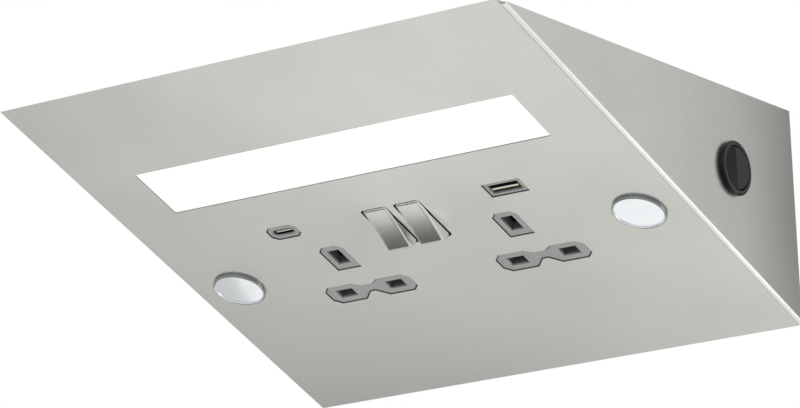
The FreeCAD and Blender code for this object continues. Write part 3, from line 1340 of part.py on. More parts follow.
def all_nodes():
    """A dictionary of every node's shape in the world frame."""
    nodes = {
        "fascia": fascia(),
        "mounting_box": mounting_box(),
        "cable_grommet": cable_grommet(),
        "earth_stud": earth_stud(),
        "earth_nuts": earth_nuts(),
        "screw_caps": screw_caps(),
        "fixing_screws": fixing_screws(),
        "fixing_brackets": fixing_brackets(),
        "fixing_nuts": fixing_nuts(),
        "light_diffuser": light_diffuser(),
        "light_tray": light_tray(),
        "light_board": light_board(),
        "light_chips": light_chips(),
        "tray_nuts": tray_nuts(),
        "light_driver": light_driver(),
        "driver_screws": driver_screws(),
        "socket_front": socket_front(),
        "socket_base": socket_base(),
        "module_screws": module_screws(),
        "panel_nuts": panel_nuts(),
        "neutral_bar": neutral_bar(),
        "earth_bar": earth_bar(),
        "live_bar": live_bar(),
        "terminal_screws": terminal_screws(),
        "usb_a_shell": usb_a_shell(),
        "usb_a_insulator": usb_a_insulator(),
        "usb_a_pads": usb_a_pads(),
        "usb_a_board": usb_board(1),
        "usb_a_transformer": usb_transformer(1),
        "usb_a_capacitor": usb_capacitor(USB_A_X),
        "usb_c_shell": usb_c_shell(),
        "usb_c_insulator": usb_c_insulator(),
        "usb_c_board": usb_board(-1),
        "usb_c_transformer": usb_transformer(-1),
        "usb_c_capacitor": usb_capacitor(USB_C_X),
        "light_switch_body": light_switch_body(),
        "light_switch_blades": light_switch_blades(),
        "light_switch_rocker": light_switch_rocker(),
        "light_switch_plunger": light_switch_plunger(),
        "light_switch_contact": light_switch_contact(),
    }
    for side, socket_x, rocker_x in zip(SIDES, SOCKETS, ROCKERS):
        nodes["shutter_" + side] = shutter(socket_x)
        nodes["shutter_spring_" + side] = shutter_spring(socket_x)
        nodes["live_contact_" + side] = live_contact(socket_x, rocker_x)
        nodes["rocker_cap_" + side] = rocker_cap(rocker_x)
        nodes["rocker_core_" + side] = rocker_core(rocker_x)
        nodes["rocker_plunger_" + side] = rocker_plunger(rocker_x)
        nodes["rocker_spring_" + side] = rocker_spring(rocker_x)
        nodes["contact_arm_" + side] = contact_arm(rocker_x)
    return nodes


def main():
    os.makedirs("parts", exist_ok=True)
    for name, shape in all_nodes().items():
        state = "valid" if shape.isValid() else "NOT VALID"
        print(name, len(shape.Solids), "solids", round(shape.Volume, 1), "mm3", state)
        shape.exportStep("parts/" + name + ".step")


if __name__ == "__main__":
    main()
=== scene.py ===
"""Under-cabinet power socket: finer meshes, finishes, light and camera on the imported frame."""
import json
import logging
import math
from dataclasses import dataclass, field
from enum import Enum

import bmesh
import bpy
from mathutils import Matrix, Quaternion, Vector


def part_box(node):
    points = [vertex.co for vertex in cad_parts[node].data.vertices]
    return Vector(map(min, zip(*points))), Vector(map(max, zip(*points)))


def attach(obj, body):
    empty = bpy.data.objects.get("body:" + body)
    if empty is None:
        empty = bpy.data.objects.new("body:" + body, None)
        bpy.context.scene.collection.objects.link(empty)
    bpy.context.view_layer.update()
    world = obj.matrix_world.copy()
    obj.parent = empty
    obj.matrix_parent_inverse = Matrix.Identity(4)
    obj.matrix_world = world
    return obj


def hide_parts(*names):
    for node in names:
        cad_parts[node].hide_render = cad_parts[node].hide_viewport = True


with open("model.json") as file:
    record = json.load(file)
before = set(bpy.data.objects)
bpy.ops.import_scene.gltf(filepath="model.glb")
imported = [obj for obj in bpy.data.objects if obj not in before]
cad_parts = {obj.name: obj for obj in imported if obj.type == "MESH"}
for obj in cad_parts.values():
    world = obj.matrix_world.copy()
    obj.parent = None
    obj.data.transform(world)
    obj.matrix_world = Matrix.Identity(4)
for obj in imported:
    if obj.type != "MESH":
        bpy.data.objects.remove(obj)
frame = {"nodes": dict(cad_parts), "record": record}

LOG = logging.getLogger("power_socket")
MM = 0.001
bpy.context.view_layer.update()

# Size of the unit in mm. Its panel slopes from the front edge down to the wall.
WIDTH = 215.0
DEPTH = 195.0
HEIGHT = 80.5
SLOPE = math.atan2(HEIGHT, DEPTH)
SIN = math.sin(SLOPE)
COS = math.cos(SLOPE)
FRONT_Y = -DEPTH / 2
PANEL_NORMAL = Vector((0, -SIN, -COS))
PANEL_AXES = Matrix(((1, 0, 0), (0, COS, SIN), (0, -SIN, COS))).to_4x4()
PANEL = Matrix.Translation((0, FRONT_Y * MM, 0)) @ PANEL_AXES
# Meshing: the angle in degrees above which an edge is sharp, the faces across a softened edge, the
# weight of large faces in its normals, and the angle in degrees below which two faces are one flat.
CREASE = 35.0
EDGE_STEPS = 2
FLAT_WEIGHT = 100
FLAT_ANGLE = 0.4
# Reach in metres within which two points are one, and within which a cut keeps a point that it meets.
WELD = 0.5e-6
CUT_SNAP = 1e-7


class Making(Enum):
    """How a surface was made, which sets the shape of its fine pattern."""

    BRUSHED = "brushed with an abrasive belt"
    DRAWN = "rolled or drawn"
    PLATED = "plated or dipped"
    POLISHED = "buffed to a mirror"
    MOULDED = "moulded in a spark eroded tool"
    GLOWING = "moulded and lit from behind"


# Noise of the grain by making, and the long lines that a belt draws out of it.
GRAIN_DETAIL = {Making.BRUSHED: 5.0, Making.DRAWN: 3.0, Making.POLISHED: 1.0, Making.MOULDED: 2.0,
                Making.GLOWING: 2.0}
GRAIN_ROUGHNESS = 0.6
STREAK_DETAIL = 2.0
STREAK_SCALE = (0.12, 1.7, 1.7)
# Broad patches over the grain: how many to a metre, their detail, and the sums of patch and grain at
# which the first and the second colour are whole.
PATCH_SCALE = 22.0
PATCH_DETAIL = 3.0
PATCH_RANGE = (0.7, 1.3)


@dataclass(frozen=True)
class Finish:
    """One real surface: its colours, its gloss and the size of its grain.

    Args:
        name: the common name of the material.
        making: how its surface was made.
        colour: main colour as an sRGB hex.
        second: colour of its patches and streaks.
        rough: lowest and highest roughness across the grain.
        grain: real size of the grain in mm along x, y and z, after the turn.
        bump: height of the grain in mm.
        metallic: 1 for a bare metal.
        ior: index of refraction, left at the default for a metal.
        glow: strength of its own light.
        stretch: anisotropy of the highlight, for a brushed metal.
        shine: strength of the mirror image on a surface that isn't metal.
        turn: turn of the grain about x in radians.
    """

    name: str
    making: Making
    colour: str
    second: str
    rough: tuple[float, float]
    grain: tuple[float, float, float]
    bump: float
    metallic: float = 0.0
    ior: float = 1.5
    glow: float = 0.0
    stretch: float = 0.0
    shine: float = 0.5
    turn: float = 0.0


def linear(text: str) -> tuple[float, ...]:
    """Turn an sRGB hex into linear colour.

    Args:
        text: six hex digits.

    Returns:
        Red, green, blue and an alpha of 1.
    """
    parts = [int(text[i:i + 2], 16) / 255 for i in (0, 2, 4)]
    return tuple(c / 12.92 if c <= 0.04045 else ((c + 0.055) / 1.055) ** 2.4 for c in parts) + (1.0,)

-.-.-

→ THE REQUEST
Extract, word for word, every line beginning with the one that holds "side] = rocker_core(rocker_x)" and concluding with the one that holds "obj.matrix_world = world". Include both of those lines.

→ RESULT OF THE EXERCISE
        nodes["rocker_core_" + side] = rocker_core(rocker_x)
        nodes["rocker_plunger_" + side] = rocker_plunger(rocker_x)
        nodes["rocker_spring_" + side] = rocker_spring(rocker_x)
        nodes["contact_arm_" + side] = contact_arm(rocker_x)
    return nodes


def main():
    os.makedirs("parts", exist_ok=True)
    for name, shape in all_nodes().items():
        state = "valid" if shape.isValid() else "NOT VALID"
        print(name, len(shape.Solids), "solids", round(shape.Volume, 1), "mm3", state)
        shape.exportStep("parts/" + name + ".step")


if __name__ == "__main__":
    main()
=== scene.py ===
"""Under-cabinet power socket: finer meshes, finishes, light and camera on the imported frame."""
import json
import logging
import math
from dataclasses import dataclass, field
from enum import Enum

import bmesh
import bpy
from mathutils import Matrix, Quaternion, Vector


def part_box(node):
    points = [vertex.co for vertex in cad_parts[node].data.vertices]
    return Vector(map(min, zip(*points))), Vector(map(max, zip(*points)))


def attach(obj, body):
    empty = bpy.data.objects.get("body:" + body)
    if empty is None:
        empty = bpy.data.objects.new("body:" + body, None)
        bpy.context.scene.collection.objects.link(empty)
    bpy.context.view_layer.update()
    world = obj.matrix_world.copy()
    obj.parent = empty
    obj.matrix_parent_inverse = Matrix.Identity(4)
    obj.matrix_world = world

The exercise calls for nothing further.